-- BEGIN Data --

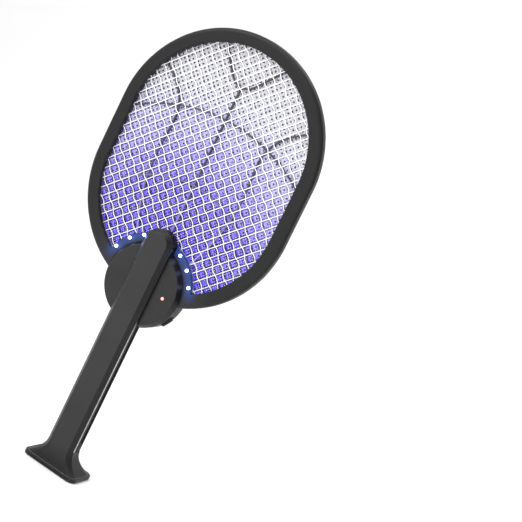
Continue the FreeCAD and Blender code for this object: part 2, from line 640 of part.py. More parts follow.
def battery_cell():
    """Flat rechargeable cell behind the floor of the channel."""
    cell = box(-15, 15, STACK_FRONT_Y + 0.5, STACK_FRONT_Y + 6, -25, 21)
    long_edges = [e for e in cell.Edges if e.Length > 40]
    return cell.makeFillet(2.0, long_edges)


def battery_leads():
    """Two wires from the cell to the board."""
    middle_y = STACK_FRONT_Y + 3.2
    leads = []
    for x in (-3.0, 3.0):
        corners = [Vector(x, middle_y, 21), Vector(x, middle_y, 25), Vector(x, BOARD_FRONT_Y, 25)]
        leads.append(bent_wire(corners, 0.7))
    return leads


def step_up_transformer():
    """Transformer that makes the high voltage: a ferrite core with a winding between its ends."""
    x, z = -26.0, -2.0
    front_y = HUB_FACE_Y + WALL + 2
    core_front = box(x - 7, x + 7, front_y, front_y + 3.5, z - 8, z + 8)
    core_back = box(x - 7, x + 7, BOARD_FRONT_Y - 3.5, BOARD_FRONT_Y, z - 8, z + 8)
    return fuse([core_front, core_back, rod(6.2, x, z, front_y + 3, BOARD_FRONT_Y - 3)])


def storage_capacitor():
    """Upright round capacitor between the transformer and the top of the hub, clear of the channel's wall."""
    radius = 4.0
    top_y = BOARD_FRONT_Y - 12
    x = -(CHANNEL_HALF + WALL + radius + 0.5)
    return rounded_edges(rod(radius, x, 23.5, top_y, BOARD_FRONT_Y), top_y, 0.6)


def rectifier_diodes():
    """Three small diodes in a row on the board."""
    return [Part.makeCylinder(0.9, 4.4, Vector(x, BOARD_FRONT_Y - 0.9, 29.5), Vector(1, 0, 0))
            for x in (-9.0, -2.2, 4.6)]


def grid_lead():
    """Wire from the board to the live grid's tab."""
    corners = [Vector(0, BOARD_FRONT_Y, 34.5), Vector(0, GRID_REAR_Y + 1.2, 34.5),
               Vector(0, GRID_REAR_Y + 1.2, 45.5), Vector(0, GRID_REAR_Y, 45.5)]
    return bent_wire(corners, 0.6)


def guard_leads():
    """Wires from the board to the tabs of the two guard screens."""
    front_tab_y = STACK_FRONT_Y + GUARD_THICKNESS
    rear_tab_y = STACK_REAR_Y - GUARD_THICKNESS
    front = [Vector(-LEAD_X, BOARD_FRONT_Y, 34), Vector(-LEAD_X, front_tab_y + 1.2, 34),
             Vector(-LEAD_X, front_tab_y + 1.2, 45.5), Vector(-LEAD_X, front_tab_y, 45.5)]
    rear = [Vector(LEAD_X, BOARD_FRONT_Y, 34), Vector(LEAD_X, rear_tab_y - 1.2, 34),
            Vector(LEAD_X, rear_tab_y - 1.2, 45.5), Vector(LEAD_X, rear_tab_y, 45.5)]
    return [bent_wire(front, 0.6), bent_wire(rear, 0.6)]


def charging_socket():
    """Small charging socket that opens through the side of the rear housing."""
    y0, y1 = BOARD_FRONT_Y - 3.3, BOARD_FRONT_Y
    shell = box(HUB_RADIUS - 8.4, HUB_RADIUS - 0.6, y0, y1, -4.5, 4.5)
    edges = [e for e in shell.Edges if abs(e.BoundBox.XLength - 7.8) < 1e-3]
    shell = shell.makeFillet(1.2, edges)
    mouth = box(HUB_RADIUS - 6.5, HUB_RADIUS, y0 + 0.4, y1 - 0.4, -4.0, 4.0)
    tongue = box(HUB_RADIUS - 7, HUB_RADIUS - 1.6, y0 + 1.3, y1 - 1.3, -3.2, 3.2)
    return turned(fuse([shell.cut(mouth), tongue]), PORT_ANGLE)


def mode_switch_body():
    """Three-position slide switch soldered to the board behind its knob."""
    case = box(23.5, 32.4, SEAM_Y - 3, BOARD_FRONT_Y, -6.5, 6.5)
    return turned(case, SWITCH_ANGLE)


def mode_switch_knob():
    """Ribbed knob that stands out of the hub's side between the two housings."""
    half_t = KNOB_THICKNESS / 2
    half_l = KNOB_LENGTH / 2
    knob = box(HUB_RADIUS - 8.0, HUB_RADIUS + KNOB_PROUD, SEAM_Y - half_t, SEAM_Y + half_t, -half_l, half_l)
    knob = knob.common(rod(HUB_RADIUS + KNOB_PROUD - 0.2, 0, 0, SEAM_Y - half_t, SEAM_Y + half_t))
    tip_x = HUB_RADIUS + KNOB_PROUD
    for step in range(-2, 3):
        z = step * 2.0
        knob = knob.cut(box(tip_x - 1.0, tip_x + 1, SEAM_Y - half_t, SEAM_Y + half_t, z - 0.4, z + 0.4))
    return turned(knob, SWITCH_ANGLE)


def indicator_lamp():
    """Small lamp on the board that lights the pipe behind the hub's face."""
    front_y = BOARD_FRONT_Y - 1.7
    return box(INDICATOR_X - 1.4, INDICATOR_X + 1.4, front_y, BOARD_FRONT_Y, INDICATOR_Z - 1, INDICATOR_Z + 1)


def indicator_light_pipe():
    """Clear rod that carries the indicator's light to the hub's face."""
    tip_y = HUB_FACE_Y - 0.4
    tip = rounded_edges(rod(1.5, INDICATOR_X, INDICATOR_Z, tip_y, BOARD_FRONT_Y - 1.8), tip_y, 0.35)
    flange = rod(2.3, INDICATOR_X, INDICATOR_Z, HUB_FACE_Y + WALL, HUB_FACE_Y + WALL + 1)
    return fuse([tip, flange])


# ---- the whole object ---------------------------------------------------------------------------
HANDLE_PIECES = (handle_front_shell, handle_rail, handle_screws, foot_base_plate, foot_base_screws, foot_pad)
HEAD_PIECES = (front_housing, rear_housing, front_guard_mesh, rear_guard_mesh, high_voltage_grid,
               front_spacer_web, rear_spacer_web, uv_lamps, lamp_boards, main_board, battery_cell,
               battery_leads, step_up_transformer, storage_capacitor, rectifier_diodes, grid_lead,
               guard_leads, charging_socket, mode_switch_body, mode_switch_knob, indicator_lamp,
               indicator_light_pipe, hub_screws, rim_screws)


def save(make, lift):
    """Builds one piece, or a group of like pieces, raises it into place and writes its STEP file."""
    made = make()
    solids = made if isinstance(made, list) else [made]
    flat = [s for shape in solids for s in shape.Solids]
    shape = flat[0] if len(flat) == 1 else Part.makeCompound(flat)
    shape.translate(Vector(0, 0, lift))
    shape.exportStep(os.path.join("parts", make.__name__ + ".step"))


os.makedirs("parts", exist_ok=True)
for piece in HANDLE_PIECES:
    save(piece, 0.0)
for piece in HEAD_PIECES:
    save(piece, HUB_REST_Z)
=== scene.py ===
"""Looks of an electric fly swatter whose head slides along its handle.

Everything is in metres in the CAD frame: origin under the middle of the foot, +Z up the handle, front
towards -Y.
"""
import bmesh
import bpy
import json
import math
from mathutils import Matrix, Vector

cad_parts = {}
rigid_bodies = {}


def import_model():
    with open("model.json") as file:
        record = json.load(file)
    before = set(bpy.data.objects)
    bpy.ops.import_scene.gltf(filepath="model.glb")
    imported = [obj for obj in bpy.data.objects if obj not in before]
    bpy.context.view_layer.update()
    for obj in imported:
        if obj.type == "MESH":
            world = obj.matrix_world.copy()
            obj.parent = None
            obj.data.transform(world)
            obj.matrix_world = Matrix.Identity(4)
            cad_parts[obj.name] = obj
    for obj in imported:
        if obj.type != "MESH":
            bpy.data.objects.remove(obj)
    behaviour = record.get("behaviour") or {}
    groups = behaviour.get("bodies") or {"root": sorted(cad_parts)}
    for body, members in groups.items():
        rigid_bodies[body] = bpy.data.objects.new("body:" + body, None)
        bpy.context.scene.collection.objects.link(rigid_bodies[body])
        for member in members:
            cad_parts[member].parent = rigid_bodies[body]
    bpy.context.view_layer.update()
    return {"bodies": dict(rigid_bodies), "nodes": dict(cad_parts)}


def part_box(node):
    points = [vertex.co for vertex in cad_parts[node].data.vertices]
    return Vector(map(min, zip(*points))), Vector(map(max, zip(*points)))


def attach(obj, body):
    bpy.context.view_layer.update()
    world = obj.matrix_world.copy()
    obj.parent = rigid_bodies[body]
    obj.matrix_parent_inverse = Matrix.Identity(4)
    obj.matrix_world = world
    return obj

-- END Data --

Given task: Exactly the lines from the line that has "flat = [s for" through the line that has "bpy.data.objects.remove(obj)" are to be repeated, both included, with nothing added.

Solution:
    flat = [s for shape in solids for s in shape.Solids]
    shape = flat[0] if len(flat) == 1 else Part.makeCompound(flat)
    shape.translate(Vector(0, 0, lift))
    shape.exportStep(os.path.join("parts", make.__name__ + ".step"))


os.makedirs("parts", exist_ok=True)
for piece in HANDLE_PIECES:
    save(piece, 0.0)
for piece in HEAD_PIECES:
    save(piece, HUB_REST_Z)
=== scene.py ===
"""Looks of an electric fly swatter whose head slides along its handle.

Everything is in metres in the CAD frame: origin under the middle of the foot, +Z up the handle, front
towards -Y.
"""
import bmesh
import bpy
import json
import math
from mathutils import Matrix, Vector

cad_parts = {}
rigid_bodies = {}


def import_model():
    with open("model.json") as file:
        record = json.load(file)
    before = set(bpy.data.objects)
    bpy.ops.import_scene.gltf(filepath="model.glb")
    imported = [obj for obj in bpy.data.objects if obj not in before]
    bpy.context.view_layer.update()
    for obj in imported:
        if obj.type == "MESH":
            world = obj.matrix_world.copy()
            obj.parent = None
            obj.data.transform(world)
            obj.matrix_world = Matrix.Identity(4)
            cad_parts[obj.name] = obj
    for obj in imported:
        if obj.type != "MESH":
            bpy.data.objects.remove(obj)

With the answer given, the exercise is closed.